Profit unless you inverted your source and target drive names ("i" and "o" are next to each other on the keyboard) -- in which case dd wrote from the back-up drive to your HDD, destroying your HDD data.

Wednesday, April 30, 2014

cp, dd, dump, rsync -- diff

I want to back-up some items, and have 3 requirements, plus 3 hopefuls.
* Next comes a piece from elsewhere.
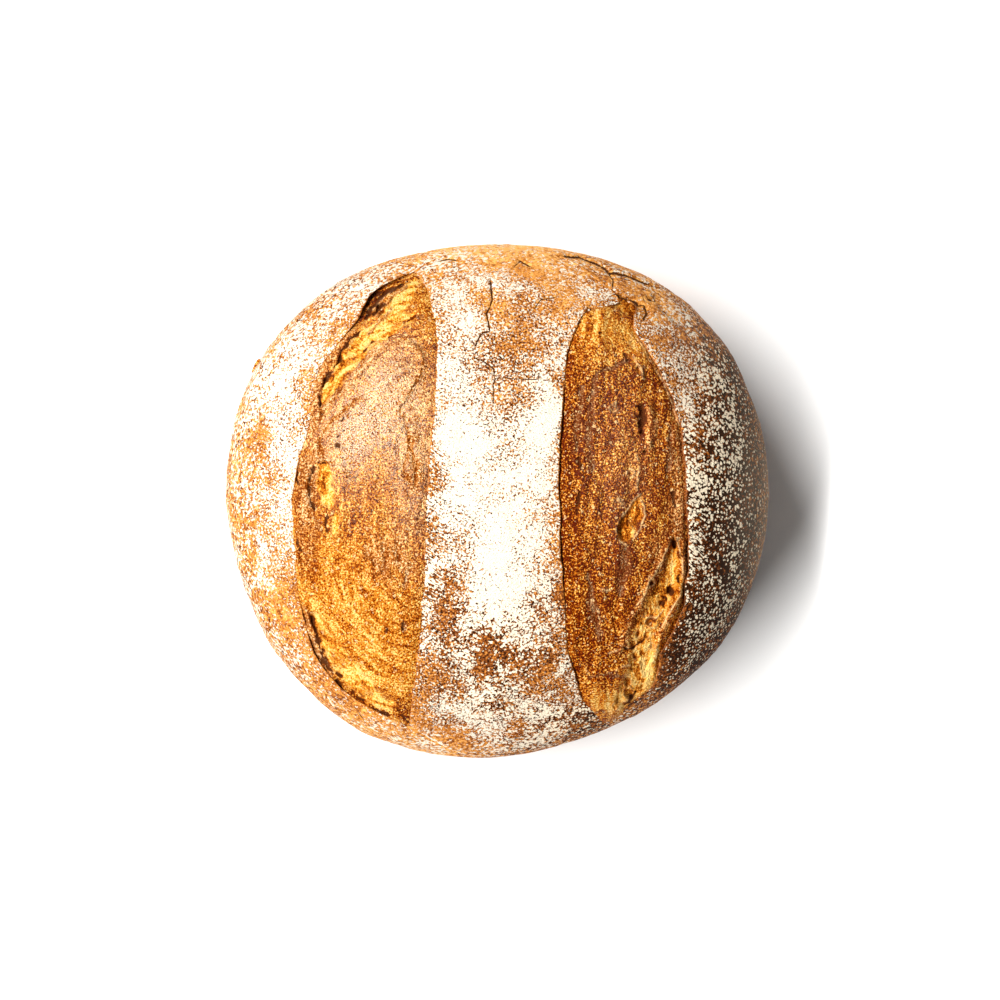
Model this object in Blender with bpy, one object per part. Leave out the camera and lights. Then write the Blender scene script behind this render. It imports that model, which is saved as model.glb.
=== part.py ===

1.) Back-up to an ISO, eg to "20141231_bak.iso"
2.) Able to exclude some directories from the process.
3.) Fast
4.) If possible, backup an unmounted partition to avoid any "live acquisition" write errors
5.) If possible, update the ISO with file changes.
6.) If possible, prior to, or following backup, an app which locates duplicate files.

cp solution

For a mounted partition, cp is a reasonable option. We can take an entire data directory, say /home/foo, and safely back it up to an external HDD with a date. We would have to cycle the dumps, since there will be no indexes of changed files.
$ cp -a /home/foo/. /dev/hdb/20140430
Problem: again, slow. Doesn't write to a file, eg to an ISO. Doesn't allow excluded directories. Only works on mounted drives.


dd solution

We prefer backing-up an unmounted partition since there's no chance of new data being written during the backup -- dd fits this bill. Also it's fast. Thirdly, it does exactly what we want for our format: writes from a device to a file
$ dd if=/dev/hda2/ of=/home/foo/20141231_bak.iso
Problem: No directory exclusion since dd backs-up the entire partition. A second problem with duplicating the entire partition is the image includes all free space on the partition, requiring equivalent backup space to the partition. Solution: possibly use "conv=sparse" option to exclude blank space. This means, prior to backups, using something like zerofree to rapidly zero unallocated areas on the partion.

rsync solution

Rsync is not so fast the first time it's run, but subsequent incremental back-ups can be fast, and delta transfer (-W flag) may increase speed even on a USB (as opposed to network) backup. Problem: It's live acquisition; disk must be mounted. It doesn't natively write to a file.